Gluten can cause itchy skin/ eczema
DH is caused by an immune reaction to gluten in the skin. Microscopic clumps of gluten (called immune-complexes) get deposited just under the skin. This creates that itchy rash. These tiny particles of gluten can take years to clear up once you start on a gluten-free diet. It may take up to ten years before you make a full recovery.
Humbert and his dermatology colleagues (2006: http://www.ncbi.nlm.nih.gov/pubmed/16436335) wrote this about gluten and skin disease:
“Gluten sensitivity, with or without celiac disease symptoms and intestinal pathology, has been suggested as a potentially treatable cause of various diseases. There have been numerous reports linking celiac disease with several skin conditions.
Dermatitis herpetiformis is actually a skin manifestation of celiac disease. Autoimmune diseases, allergic diseases, psoriasis and miscellaneous diseases have also been described with gluten intolerance. Dermatologists should be familiar with the appraisal of gluten sensitive enteropathy and should be able to search for an underlying gluten intolerance. Serological screening by means of anti-gliadin AGA), anti-endomysial (EMA) and tissue-transglutaminase (tTG) antibodies should be performed.

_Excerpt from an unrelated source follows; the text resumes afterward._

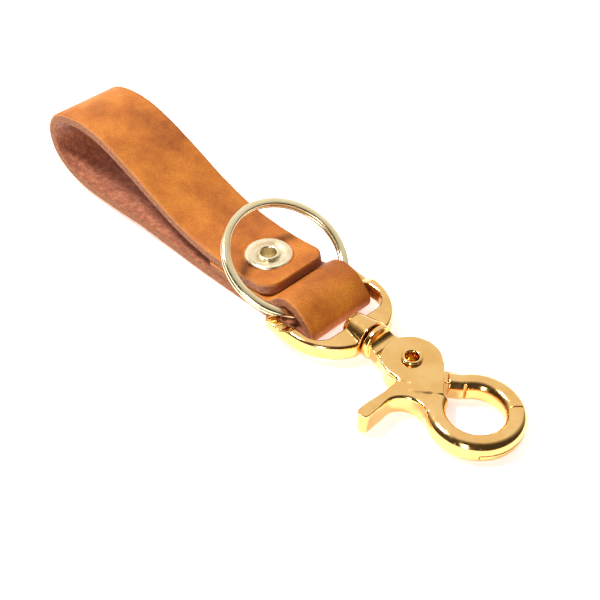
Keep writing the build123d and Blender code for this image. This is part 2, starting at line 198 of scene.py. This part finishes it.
def flesh_leather():
    """The unlined inside: dark reddish nap."""
    finish, tree, shader = start_finish("leather flesh side nap")
    place = node(tree, "ShaderNodeTexCoord").outputs["Object"]
    colour = shades(tree, mottle(tree, place, 700, 8, 0.7), (0.32, (0.17, 0.040, 0.015)),
                    (0.52, (0.38, 0.110, 0.042)), (0.72, (0.58, 0.25, 0.12)))
    tree.links.new(colour, shader.inputs["Base Color"])
    shader.inputs["Roughness"].default_value = 0.95
    shader.inputs["Sheen Weight"].default_value = 0.3
    tree.links.new(bumps(tree, mottle(tree, place, 2400, 8, 0.75), 0.3, 0.9), shader.inputs["Normal"])
    return finish


def cut_edge_leather():
    """Cut edge: light bevel by the grain, darker fibres that run along the strap."""
    finish, tree, shader = start_finish("leather cut edge")
    lay = node(tree, "ShaderNodeUVMap", uv_map="strap").outputs["UV"]
    along = node(tree, "ShaderNodeMapping", {"Vector": lay})
    along.inputs["Scale"].default_value = (0.55, 7.0, 1.0)
    fibres = node(tree, "ShaderNodeTexNoise", {"Vector": along.outputs["Vector"]}, scale=1.6, detail=8.0,
                  roughness=0.72).outputs["Fac"]
    core = shades(tree, fibres, (0.34, (0.085, 0.024, 0.009)), (0.50, (0.26, 0.078, 0.024)),
                  (0.66, (0.55, 0.24, 0.09)))
    across = node(tree, "ShaderNodeSeparateXYZ", {"Vector": lay}).outputs["Y"]
    bevel = spread(tree, across, 0.0, 1.0, 0.72, 0.92)
    tree.links.new(blend_colour(tree, bevel, core, (0.58, 0.25, 0.075)), shader.inputs["Base Color"])
    shader.inputs["Roughness"].default_value = 0.75
    tree.links.new(bumps(tree, fibres, 0.25, 0.8), shader.inputs["Normal"])
    return finish


snap_brass = brass("polished brass snap", (0.90, 0.57, 0.22), (0.82, 0.48, 0.155), 0.13, 0.9)
ring_brass = brass("pale brass wire", (0.90, 0.78, 0.50), (0.84, 0.70, 0.42), 0.16, 0.25)
grommet_brass = brass("pale brass sheet", (0.97, 0.87, 0.64), (0.93, 0.81, 0.56), 0.30, 0.2)
grain, flesh, cut_edge = grain_leather(), flesh_leather(), cut_edge_leather()


# ---------------------------------------------------------------- making pieces
def make_object(name, mesh, *finishes):
    made = bpy.data.objects.new(name, mesh)
    bpy.context.scene.collection.objects.link(made)
    for finish in finishes:
        mesh.materials.append(finish)
    return made


def settle(made, body, slot, *nodes):
    """The finished piece rides on its body and stands for its CAD nodes."""
    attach(made, body)
    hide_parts(*nodes)


def bake_modifiers(made):
    """Turn a piece and its modifiers into a plain mesh."""
    bpy.context.view_layer.update()
    evaluated = made.evaluated_get(bpy.context.evaluated_depsgraph_get())
    mesh = bpy.data.meshes.new_from_object(evaluated)
    made.modifiers.clear()
    made.data = mesh
    return made


def smooth_by_angle(mesh, degrees):
    """Smooth shading, with sharp edges kept where faces meet at more than an angle."""
    shape = bmesh.new()
    shape.from_mesh(mesh)
    for face in shape.faces:
        face.smooth = True
    for edge in shape.edges:
        edge.smooth = len(edge.link_faces) != 2 or edge.calc_face_angle(0) < radians(degrees)
    shape.to_mesh(mesh)
    shape.free()


def snap_place():
    """From the snap's own frame (X along the swivel axis, origin over the bar) to the key chain's."""
    swivel, pivot = joints["snap_swivel"], joints["trigger_hinge"]
    x = Vector(swivel["axis"]).normalized()
    z = -Vector(pivot["axis"]).normalized()
    y = z.cross(x).normalized()
    place = Matrix((x, y, z)).transposed().to_4x4()
    place.translation = Vector(swivel["pos_m"])
    return place @ Matrix.Scale(MM, 4)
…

Gluten intolerance gives rise to a variety of dermatological manifestations which may benefit from a gluten-free diet.”
This is an important statement. I have discovered that gluten intolerance is very common in children (and adults) with troublesome persistent eczema. It is certainly well worth looking for. In our clinic, after the age of two, gluten is the most common food trigger for eczema.
There is overwhelming medical research evidence that eczema/atopic dermatitis is closely associated with food allergy.
The more severe the eczema, and the younger the child, the more likely it is that food(s) is triggering the eczema.
In older children and adults gluten sensitivity needs to be considered.